Continuing west, I’m at 32nd and Ashland, where Google Maps says there’s an establishment called The Erotic Bakery, but all I see is the empty storefront that formerly housed Mama B’s Pizzeria and Baked Goods. When I call the toll-free number on the Erotic Bakery’s website, which features cakes with whimsical images of private parts sculpted in marzipan, I reach a salesman with a thick New York accent. He explains that Mama B’s was a contractor with the company, which sells its naughty pastries by special order only. “It’s not like you can just walk in and pick up a dick cake.”

Continuing into the blue-collar McKinley Park neighborhood, I come upon La Verdad Que Liberta (“The Truth That Sets You Free”) Pentecostal church at Paulina and 33rd Place. “If you are not as close to God as you used to be, who moved?” asks its sign. Crossing Western, I’m in the Brighton Park neighborhood, the fiefdom of powerful 14th Ward Alderman Ed Burke, who’s held office since 1969 and was one of the leaders of the white opposition to Mayor Harold Washington. The sun is dropping fast and it’s cooling to a pleasant temperature as I wind through the leafy side streets, perfumed by a nearby baked goods factory. A group of boys are playing a leisurely game of basketball in the neighborhood’s eponymous park. Heading south on Kedzie for a mile, I pass a number of Mexican businesses, like La Iguanita taqueria and Supermercado Gloria.

Returning to residential streets, I see several men fixing cars on the street, and plenty of cute kids. Now that the red ball of the sun is almost below the horizon, people have their sprinklers on and I’m tempted to pedal through one to cool off, but don’t want to get my notepad wet.

When I turn onto Archer for a few blocks, I pass a few Polish establishments. The Polish Highlanders of America center, 4808 South Archer, has a beautiful bar lined with blond woodwork and old-world knickknacks, a great place to sip a mug of Okocim beer.

I’m in the middle-class Archer Heights neighborhood now, and as I cruise down 48th, the houses are a little larger and the lawns more manicured. Outside St. Bruno’s Catholic Church, 4751 South Harding, I stop and gaze at a shrine with a golden mosaic of the Baby Jesus and the Virgin Mary. I feel myself being hypnotized by the image, as when Ferris Bueller’s friend Cameron got sucked into the famous Seurat painting “A Sunday on La Grande Jatte” when they played hooky at the Art Institute.

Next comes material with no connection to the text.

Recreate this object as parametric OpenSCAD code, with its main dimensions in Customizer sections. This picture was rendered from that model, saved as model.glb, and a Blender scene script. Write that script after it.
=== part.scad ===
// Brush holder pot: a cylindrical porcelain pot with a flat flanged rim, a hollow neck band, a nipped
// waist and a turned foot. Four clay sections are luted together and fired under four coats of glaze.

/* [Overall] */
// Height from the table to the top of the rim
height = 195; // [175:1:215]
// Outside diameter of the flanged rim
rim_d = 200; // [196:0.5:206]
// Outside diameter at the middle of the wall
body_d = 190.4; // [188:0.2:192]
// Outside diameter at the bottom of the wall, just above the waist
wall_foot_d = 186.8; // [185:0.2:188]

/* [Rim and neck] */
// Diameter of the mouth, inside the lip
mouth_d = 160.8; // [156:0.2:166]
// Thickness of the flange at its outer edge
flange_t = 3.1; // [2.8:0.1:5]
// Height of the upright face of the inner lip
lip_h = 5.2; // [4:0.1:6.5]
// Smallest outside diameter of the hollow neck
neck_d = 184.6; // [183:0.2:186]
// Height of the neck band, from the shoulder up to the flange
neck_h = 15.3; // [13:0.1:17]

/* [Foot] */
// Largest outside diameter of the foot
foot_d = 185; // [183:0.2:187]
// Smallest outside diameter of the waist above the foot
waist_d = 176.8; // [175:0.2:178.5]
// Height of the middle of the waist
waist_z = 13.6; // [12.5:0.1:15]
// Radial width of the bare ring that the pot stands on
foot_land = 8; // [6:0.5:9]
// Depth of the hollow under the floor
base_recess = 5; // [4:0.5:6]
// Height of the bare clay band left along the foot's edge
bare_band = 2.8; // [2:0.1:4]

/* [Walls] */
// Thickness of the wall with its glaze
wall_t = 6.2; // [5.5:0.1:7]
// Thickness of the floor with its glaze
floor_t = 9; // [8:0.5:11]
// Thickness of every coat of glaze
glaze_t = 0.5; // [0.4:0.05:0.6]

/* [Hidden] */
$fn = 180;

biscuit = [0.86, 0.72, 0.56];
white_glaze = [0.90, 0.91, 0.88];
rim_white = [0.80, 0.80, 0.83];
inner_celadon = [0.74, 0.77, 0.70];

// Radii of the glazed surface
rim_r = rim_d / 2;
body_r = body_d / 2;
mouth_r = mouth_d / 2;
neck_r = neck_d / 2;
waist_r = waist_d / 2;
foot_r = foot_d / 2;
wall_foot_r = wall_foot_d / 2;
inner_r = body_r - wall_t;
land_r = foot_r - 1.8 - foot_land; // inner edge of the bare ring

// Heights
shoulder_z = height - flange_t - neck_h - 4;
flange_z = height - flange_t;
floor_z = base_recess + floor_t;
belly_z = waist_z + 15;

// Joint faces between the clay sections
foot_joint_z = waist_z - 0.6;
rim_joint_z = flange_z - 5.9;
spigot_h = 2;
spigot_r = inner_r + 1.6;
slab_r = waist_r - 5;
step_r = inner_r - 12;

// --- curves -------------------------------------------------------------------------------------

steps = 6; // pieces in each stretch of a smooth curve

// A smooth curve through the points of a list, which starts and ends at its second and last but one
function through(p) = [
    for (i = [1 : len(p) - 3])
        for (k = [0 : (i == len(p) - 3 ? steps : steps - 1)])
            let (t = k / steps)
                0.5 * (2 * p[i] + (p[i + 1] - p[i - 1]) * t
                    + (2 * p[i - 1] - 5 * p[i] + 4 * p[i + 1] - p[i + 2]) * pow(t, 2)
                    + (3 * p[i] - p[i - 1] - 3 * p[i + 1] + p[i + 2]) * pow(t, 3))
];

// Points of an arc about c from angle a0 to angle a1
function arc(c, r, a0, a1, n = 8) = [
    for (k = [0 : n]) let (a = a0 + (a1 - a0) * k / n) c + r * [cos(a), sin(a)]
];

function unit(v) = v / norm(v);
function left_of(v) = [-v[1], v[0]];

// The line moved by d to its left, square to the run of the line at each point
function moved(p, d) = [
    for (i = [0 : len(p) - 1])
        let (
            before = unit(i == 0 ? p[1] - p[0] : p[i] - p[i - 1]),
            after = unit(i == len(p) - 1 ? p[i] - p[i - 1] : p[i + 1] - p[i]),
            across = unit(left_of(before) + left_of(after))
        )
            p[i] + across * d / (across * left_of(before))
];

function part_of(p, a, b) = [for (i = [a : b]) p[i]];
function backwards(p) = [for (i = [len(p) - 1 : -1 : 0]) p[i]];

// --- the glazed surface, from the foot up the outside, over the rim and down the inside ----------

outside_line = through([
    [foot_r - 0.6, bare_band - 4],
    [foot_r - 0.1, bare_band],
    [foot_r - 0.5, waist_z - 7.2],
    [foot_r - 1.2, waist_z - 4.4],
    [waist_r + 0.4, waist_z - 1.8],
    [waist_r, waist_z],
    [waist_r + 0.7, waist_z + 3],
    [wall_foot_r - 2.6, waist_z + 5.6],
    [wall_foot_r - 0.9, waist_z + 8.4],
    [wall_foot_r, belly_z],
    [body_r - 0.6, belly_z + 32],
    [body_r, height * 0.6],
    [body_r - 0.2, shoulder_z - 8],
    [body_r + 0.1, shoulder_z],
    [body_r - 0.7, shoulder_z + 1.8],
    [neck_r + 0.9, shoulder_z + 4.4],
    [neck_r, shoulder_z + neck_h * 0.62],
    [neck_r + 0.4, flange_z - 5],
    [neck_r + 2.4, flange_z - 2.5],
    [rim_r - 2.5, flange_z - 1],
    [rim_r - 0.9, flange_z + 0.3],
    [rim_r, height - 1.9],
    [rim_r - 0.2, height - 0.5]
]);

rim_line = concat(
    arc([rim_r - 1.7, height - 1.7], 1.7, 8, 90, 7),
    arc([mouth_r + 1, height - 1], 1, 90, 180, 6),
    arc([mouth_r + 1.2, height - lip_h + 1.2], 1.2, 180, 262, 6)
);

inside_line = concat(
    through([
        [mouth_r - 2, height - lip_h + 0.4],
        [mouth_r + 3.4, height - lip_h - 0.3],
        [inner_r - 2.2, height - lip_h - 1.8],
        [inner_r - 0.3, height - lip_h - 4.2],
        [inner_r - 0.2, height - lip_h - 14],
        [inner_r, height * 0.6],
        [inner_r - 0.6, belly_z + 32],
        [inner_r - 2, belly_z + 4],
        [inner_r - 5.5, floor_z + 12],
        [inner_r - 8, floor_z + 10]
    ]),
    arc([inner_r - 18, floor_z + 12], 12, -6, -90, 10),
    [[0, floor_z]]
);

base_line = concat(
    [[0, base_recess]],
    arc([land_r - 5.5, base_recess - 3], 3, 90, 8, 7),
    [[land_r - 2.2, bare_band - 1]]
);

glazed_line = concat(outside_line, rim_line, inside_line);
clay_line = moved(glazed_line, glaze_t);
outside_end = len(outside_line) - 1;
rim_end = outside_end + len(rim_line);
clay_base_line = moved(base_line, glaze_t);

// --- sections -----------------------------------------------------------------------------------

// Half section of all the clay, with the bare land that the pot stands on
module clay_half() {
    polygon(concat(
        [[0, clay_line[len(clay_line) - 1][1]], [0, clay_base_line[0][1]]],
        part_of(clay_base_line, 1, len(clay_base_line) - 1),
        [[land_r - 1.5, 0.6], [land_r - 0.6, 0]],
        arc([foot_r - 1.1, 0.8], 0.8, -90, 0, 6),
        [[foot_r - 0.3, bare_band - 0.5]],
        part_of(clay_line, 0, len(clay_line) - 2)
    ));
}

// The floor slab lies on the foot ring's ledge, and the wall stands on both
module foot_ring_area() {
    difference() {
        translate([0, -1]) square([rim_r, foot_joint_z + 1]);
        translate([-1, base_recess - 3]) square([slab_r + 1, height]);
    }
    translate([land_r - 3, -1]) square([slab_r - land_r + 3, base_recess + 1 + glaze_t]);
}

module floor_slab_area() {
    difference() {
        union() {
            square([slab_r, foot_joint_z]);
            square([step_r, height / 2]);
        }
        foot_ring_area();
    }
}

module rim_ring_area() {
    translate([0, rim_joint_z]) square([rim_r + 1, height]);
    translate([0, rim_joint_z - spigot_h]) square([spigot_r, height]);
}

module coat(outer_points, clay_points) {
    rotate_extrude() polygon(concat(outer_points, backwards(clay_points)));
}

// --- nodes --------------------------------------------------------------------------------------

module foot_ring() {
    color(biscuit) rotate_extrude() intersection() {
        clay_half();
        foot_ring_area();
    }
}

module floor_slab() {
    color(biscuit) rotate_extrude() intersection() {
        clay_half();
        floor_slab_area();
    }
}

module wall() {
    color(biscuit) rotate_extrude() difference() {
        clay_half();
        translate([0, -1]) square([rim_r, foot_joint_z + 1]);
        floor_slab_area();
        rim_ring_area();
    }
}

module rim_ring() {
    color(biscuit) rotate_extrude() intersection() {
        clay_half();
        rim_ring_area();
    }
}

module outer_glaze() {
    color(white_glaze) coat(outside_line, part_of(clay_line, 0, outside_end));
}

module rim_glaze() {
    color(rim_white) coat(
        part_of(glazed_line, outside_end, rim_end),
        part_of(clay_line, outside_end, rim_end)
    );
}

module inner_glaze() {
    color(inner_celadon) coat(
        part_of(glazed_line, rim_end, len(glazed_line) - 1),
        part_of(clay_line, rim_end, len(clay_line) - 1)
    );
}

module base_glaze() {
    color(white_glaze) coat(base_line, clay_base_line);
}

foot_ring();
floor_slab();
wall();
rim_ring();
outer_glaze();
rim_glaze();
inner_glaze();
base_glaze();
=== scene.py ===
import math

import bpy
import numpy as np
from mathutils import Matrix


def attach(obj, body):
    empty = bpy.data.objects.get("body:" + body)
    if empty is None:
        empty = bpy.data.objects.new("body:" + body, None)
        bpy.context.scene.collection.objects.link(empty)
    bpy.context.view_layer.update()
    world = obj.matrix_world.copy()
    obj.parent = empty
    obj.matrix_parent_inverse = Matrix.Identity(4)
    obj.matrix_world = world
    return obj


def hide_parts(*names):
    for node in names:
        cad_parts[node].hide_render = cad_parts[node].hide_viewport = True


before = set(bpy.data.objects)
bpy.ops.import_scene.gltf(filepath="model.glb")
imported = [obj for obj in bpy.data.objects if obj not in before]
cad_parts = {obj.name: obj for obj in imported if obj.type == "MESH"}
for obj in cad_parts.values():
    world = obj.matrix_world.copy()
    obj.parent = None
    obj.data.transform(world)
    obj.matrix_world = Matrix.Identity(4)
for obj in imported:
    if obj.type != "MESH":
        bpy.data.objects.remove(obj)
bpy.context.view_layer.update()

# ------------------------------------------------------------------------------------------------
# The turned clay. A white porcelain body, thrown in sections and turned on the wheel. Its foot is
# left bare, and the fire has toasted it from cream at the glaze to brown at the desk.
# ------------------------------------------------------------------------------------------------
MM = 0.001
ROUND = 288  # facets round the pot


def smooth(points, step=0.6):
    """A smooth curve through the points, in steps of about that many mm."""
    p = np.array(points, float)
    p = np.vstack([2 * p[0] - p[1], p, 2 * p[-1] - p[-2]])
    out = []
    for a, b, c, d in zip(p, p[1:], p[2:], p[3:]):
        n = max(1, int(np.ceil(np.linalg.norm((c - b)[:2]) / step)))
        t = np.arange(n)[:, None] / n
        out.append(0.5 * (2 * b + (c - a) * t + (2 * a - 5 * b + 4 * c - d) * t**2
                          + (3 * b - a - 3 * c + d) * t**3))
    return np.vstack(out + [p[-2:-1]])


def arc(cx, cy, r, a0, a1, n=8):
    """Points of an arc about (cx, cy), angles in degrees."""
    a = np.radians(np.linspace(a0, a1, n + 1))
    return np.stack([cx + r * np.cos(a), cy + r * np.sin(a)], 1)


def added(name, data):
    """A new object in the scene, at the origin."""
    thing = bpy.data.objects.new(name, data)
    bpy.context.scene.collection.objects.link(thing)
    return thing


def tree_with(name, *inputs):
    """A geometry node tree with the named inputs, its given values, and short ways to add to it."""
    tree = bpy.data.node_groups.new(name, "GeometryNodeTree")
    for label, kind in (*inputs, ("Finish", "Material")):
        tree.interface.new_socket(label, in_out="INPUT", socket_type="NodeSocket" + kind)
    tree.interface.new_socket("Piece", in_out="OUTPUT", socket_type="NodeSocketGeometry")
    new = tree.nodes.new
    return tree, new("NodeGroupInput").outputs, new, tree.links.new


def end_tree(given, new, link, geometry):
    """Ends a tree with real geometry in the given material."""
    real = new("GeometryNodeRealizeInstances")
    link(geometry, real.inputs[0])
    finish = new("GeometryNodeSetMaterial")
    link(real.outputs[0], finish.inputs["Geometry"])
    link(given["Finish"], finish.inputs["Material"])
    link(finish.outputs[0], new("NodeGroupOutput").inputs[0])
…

It’s the violet hour now, and the punishing heat has been replaced with a wonderfully languid atmosphere. At Archer Park, two dads kick soccer balls with their little boys under the light of the crescent moon.

I detour north on Knox to check out the Sleepy Hollow subdivision, and then my feeling of relaxation disappears once I roll west on 44th past Cicero into an eerie zone of vacant lots with tall trees, cordoned off by chain-link fences. This dark, abandoned area is the former site of the LeClaire Courts housing project, which was shut down as part of the CHA’s euphemistically named Plan for Transformation, which displaced tens of thousands of Chicagoans during the last decade. When I notice a Jeep parked in the middle of nowhere with its lights on, I decide it’s time to get out of this no man’s land ASAP.

The chill subsides when I reach nearby LeClaire-Hearst Park, where families and teenage girls are walking laps around the track. I continue stair-stepping southwest through the quiet residential streets in the Garfield Ridge neighborhood, plus a small patch of the suburban village of Stickney. In numerous open garages that double as man caves, I see guys tinkering with machinery or watching sports on TV. My journey ends at Stars and Stripes Park, a forlorn green space located just east of the city limits, in the armpit of  the Stevenson.

I head back east on 55th, stopping at the Korner Shrimp House, 6530 West Archer, to refuel with some textbook Chicago-style fried prawns before pedaling fourteen miles home up Archer and Kedzie with a sweet, sultry tailwind. As I sit at a picnic table outside munching a box of the delectable crustaceans, the discomforts of the day are forgotten. I think to myself, I really need to visit the South Side more often.